Irina Krush : biography
Irina Krush ( born December 24, 1983) is an American chess player who has won the U.S. Women’s Chess Championship in 1998, 2007, 2010, and 2012. She holds the title of International Master (IM), and has one of three tournament results (norms) necessary to qualify for the International Grandmaster (GM) title. On the May 2013 FIDE rating list for women, Krush has a FIDE rating of 2470, 28th best among active female players, and first among active American female players.
Krush was born in Odessa, USSR (now Ukraine). She learned to play chess at age five, emigrating with her parents to Brooklyn that same year (1989). Krush attended Edward R. Murrow High School in Brooklyn, whose chess team is considered by many to be one of the top high school teams in the U.S.
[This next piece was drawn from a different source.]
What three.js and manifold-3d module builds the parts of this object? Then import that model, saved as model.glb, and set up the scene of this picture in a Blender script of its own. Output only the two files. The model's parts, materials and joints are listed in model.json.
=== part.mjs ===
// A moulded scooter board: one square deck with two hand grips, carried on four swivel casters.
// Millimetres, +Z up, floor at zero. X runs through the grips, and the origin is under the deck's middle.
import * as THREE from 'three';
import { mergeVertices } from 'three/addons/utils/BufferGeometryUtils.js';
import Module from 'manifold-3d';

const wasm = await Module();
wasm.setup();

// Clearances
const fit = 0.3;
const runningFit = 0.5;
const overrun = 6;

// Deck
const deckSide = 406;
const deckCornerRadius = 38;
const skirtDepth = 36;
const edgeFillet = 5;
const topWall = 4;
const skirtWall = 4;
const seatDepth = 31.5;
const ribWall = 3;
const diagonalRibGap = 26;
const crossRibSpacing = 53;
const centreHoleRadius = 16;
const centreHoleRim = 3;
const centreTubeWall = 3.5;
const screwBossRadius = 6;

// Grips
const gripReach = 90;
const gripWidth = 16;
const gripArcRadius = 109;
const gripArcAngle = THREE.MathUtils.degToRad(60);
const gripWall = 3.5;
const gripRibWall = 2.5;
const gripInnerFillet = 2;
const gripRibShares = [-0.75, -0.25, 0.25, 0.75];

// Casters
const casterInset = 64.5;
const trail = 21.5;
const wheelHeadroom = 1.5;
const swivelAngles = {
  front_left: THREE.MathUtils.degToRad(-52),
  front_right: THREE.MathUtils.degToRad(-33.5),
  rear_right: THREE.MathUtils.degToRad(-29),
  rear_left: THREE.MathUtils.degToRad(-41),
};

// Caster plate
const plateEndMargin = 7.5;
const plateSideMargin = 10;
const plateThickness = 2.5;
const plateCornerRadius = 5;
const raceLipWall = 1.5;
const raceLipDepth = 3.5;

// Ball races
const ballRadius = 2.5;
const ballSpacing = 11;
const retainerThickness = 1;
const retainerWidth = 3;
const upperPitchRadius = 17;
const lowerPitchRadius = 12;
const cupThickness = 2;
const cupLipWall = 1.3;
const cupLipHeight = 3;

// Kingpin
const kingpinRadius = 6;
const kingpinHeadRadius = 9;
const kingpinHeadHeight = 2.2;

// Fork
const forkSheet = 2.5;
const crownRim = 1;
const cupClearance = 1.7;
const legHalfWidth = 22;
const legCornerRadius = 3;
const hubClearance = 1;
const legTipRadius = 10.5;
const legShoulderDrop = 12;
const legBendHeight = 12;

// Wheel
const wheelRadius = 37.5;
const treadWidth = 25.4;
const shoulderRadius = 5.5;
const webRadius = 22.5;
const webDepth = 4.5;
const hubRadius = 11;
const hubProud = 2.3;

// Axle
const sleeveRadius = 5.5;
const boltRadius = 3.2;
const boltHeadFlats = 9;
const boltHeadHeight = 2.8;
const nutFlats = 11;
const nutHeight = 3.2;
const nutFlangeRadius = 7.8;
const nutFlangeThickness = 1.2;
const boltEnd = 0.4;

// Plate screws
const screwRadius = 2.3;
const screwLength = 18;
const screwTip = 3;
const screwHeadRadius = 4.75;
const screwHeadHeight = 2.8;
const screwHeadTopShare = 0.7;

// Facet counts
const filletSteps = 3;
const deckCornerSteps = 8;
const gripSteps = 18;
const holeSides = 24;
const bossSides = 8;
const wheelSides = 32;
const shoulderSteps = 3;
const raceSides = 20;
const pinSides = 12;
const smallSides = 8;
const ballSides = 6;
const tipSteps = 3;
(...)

At age 14 Krush won the 1998 U.S. Women’s Chess Championship to become the youngest U.S. Women’s Champion ever. She has won the U.S. Championship on four other occasions, in 2007, 2010, 2012 and 2013.
Krush became widely known for her series of chess training videos, the "Krushing Attacks" series.
Krush gained an additional measure of fame both inside and outside chess circles during the well-publicized "Kasparov versus the World" chess competition in 1999. Garry Kasparov played the white pieces and the Internet public, via a Microsoft host website, voted on moves for the black pieces, guided by the recommendations of Krush and three of her contemporaries, Étienne Bacrot, Elisabeth Pähtz and Florin Felecan. On the tenth move, Krush suggested a novelty, for which the World Team voted. Kasparov said later that he lost control of the game at that point, and wasn’t sure whether he was winning or losing.
Krush currently plays for the New York Knights in the U.S. Chess League, and both she and her ex-husband Canadian Grandmaster Pascal Charbonneau have played in the United Kingdom league for Guildford-ADC. In 2006 they were students in Paris.
She played first board on the U.S. Women’s team in the 38th Chess Olympiad, when the U.S. team scored a bronze medal.